**** RAW DATA
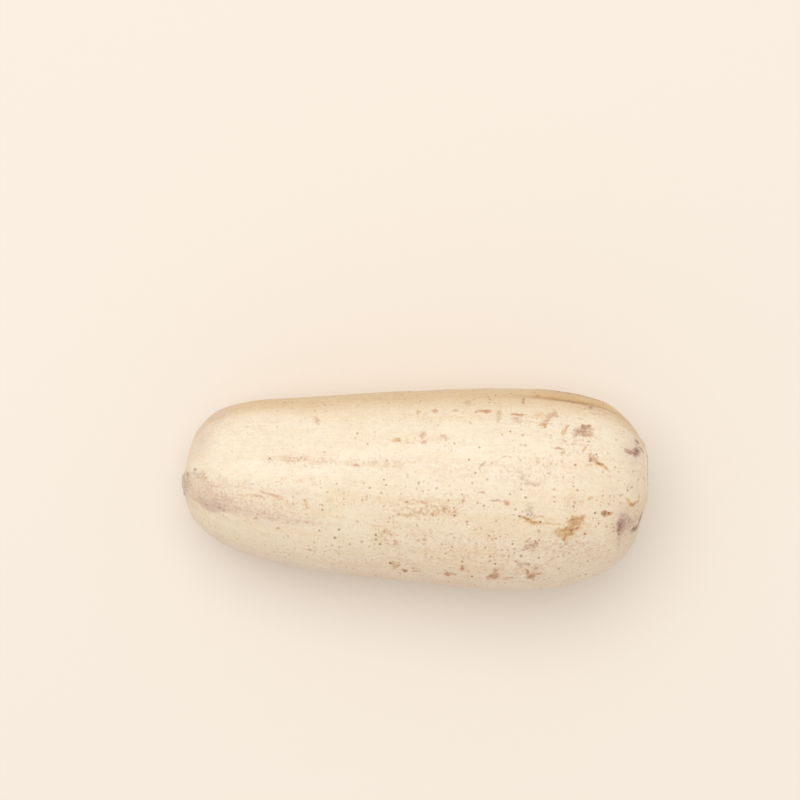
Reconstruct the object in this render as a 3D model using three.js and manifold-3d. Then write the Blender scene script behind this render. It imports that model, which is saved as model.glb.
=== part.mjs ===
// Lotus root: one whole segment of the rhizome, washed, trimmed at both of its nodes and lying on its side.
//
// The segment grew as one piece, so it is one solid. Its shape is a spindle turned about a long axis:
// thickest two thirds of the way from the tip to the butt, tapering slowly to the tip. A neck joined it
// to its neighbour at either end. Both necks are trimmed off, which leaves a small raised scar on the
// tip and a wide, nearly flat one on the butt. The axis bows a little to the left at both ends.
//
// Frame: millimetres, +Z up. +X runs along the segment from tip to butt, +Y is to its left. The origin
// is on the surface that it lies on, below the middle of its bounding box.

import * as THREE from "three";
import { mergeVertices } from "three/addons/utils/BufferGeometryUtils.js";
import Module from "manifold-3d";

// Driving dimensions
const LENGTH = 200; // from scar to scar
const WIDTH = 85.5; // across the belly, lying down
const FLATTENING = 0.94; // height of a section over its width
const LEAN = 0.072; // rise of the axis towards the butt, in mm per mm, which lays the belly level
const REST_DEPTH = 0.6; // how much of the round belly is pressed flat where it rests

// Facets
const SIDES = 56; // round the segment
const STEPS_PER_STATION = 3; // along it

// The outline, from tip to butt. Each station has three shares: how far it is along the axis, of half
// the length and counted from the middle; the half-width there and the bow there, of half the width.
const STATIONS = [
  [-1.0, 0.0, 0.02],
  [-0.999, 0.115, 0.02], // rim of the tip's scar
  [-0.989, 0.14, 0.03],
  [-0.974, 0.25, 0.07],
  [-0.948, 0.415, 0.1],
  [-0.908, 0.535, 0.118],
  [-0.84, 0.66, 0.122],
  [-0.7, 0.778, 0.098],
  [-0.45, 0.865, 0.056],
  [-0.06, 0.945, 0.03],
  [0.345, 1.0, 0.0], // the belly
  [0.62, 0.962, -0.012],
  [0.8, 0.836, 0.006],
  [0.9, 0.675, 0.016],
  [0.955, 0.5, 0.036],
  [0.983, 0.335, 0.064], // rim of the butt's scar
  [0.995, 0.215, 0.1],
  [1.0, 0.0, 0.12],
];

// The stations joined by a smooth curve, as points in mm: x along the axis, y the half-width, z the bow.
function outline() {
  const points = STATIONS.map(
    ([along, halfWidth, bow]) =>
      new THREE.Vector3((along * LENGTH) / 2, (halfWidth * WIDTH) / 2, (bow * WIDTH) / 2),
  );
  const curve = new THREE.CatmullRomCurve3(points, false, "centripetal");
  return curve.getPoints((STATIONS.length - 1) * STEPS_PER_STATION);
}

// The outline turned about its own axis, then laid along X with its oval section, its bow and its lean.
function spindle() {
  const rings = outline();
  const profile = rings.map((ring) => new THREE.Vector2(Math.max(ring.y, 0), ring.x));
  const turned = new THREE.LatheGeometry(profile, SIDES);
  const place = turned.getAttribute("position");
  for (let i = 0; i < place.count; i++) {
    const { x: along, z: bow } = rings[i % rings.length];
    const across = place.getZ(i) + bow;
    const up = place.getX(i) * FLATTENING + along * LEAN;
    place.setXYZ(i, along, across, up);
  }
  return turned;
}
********
— YOUR TASK —
Give the complete listing a second time, exactly as it reads.

— SOLUTION —
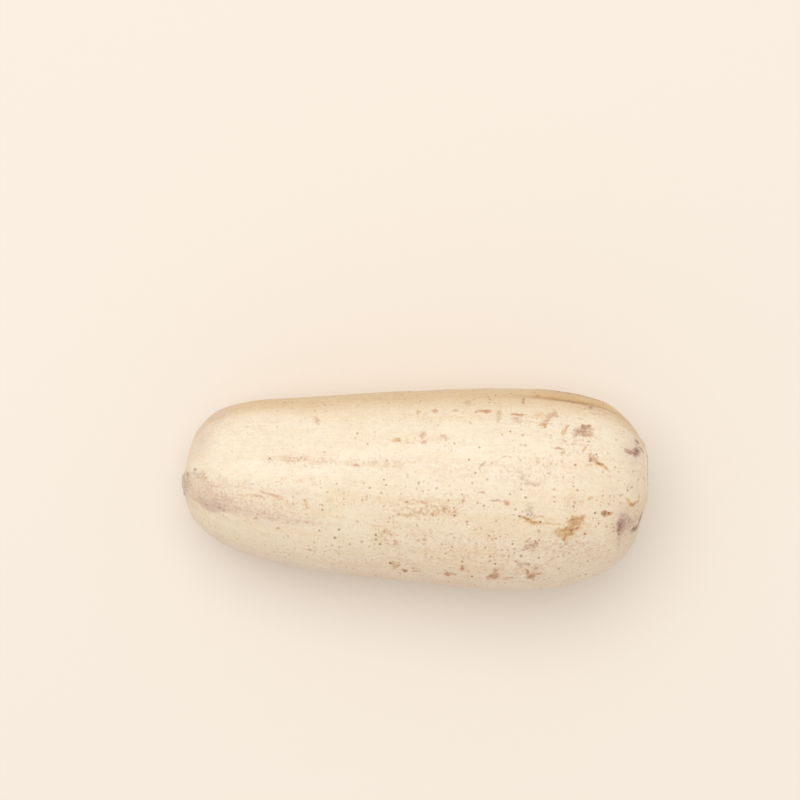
Reconstruct the object in this render as a 3D model using three.js and manifold-3d. Then write the Blender scene script behind this render. It imports that model, which is saved as model.glb.
=== part.mjs ===
// Lotus root: one whole segment of the rhizome, washed, trimmed at both of its nodes and lying on its side.
//
// The segment grew as one piece, so it is one solid. Its shape is a spindle turned about a long axis:
// thickest two thirds of the way from the tip to the butt, tapering slowly to the tip. A neck joined it
// to its neighbour at either end. Both necks are trimmed off, which leaves a small raised scar on the
// tip and a wide, nearly flat one on the butt. The axis bows a little to the left at both ends.
//
// Frame: millimetres, +Z up. +X runs along the segment from tip to butt, +Y is to its left. The origin
// is on the surface that it lies on, below the middle of its bounding box.

import * as THREE from "three";
import { mergeVertices } from "three/addons/utils/BufferGeometryUtils.js";
import Module from "manifold-3d";

// Driving dimensions
const LENGTH = 200; // from scar to scar
const WIDTH = 85.5; // across the belly, lying down
const FLATTENING = 0.94; // height of a section over its width
const LEAN = 0.072; // rise of the axis towards the butt, in mm per mm, which lays the belly level
const REST_DEPTH = 0.6; // how much of the round belly is pressed flat where it rests

// Facets
const SIDES = 56; // round the segment
const STEPS_PER_STATION = 3; // along it

// The outline, from tip to butt. Each station has three shares: how far it is along the axis, of half
// the length and counted from the middle; the half-width there and the bow there, of half the width.
const STATIONS = [
  [-1.0, 0.0, 0.02],
  [-0.999, 0.115, 0.02], // rim of the tip's scar
  [-0.989, 0.14, 0.03],
  [-0.974, 0.25, 0.07],
  [-0.948, 0.415, 0.1],
  [-0.908, 0.535, 0.118],
  [-0.84, 0.66, 0.122],
  [-0.7, 0.778, 0.098],
  [-0.45, 0.865, 0.056],
  [-0.06, 0.945, 0.03],
  [0.345, 1.0, 0.0], // the belly
  [0.62, 0.962, -0.012],
  [0.8, 0.836, 0.006],
  [0.9, 0.675, 0.016],
  [0.955, 0.5, 0.036],
  [0.983, 0.335, 0.064], // rim of the butt's scar
  [0.995, 0.215, 0.1],
  [1.0, 0.0, 0.12],
];

// The stations joined by a smooth curve, as points in mm: x along the axis, y the half-width, z the bow.
function outline() {
  const points = STATIONS.map(
    ([along, halfWidth, bow]) =>
      new THREE.Vector3((along * LENGTH) / 2, (halfWidth * WIDTH) / 2, (bow * WIDTH) / 2),
  );
  const curve = new THREE.CatmullRomCurve3(points, false, "centripetal");
  return curve.getPoints((STATIONS.length - 1) * STEPS_PER_STATION);
}

// The outline turned about its own axis, then laid along X with its oval section, its bow and its lean.
function spindle() {
  const rings = outline();
  const profile = rings.map((ring) => new THREE.Vector2(Math.max(ring.y, 0), ring.x));
  const turned = new THREE.LatheGeometry(profile, SIDES);
  const place = turned.getAttribute("position");
  for (let i = 0; i < place.count; i++) {
    const { x: along, z: bow } = rings[i % rings.length];
    const across = place.getZ(i) + bow;
    const up = place.getX(i) * FLATTENING + along * LEAN;
    place.setXYZ(i, along, across, up);
  }
  return turned;
}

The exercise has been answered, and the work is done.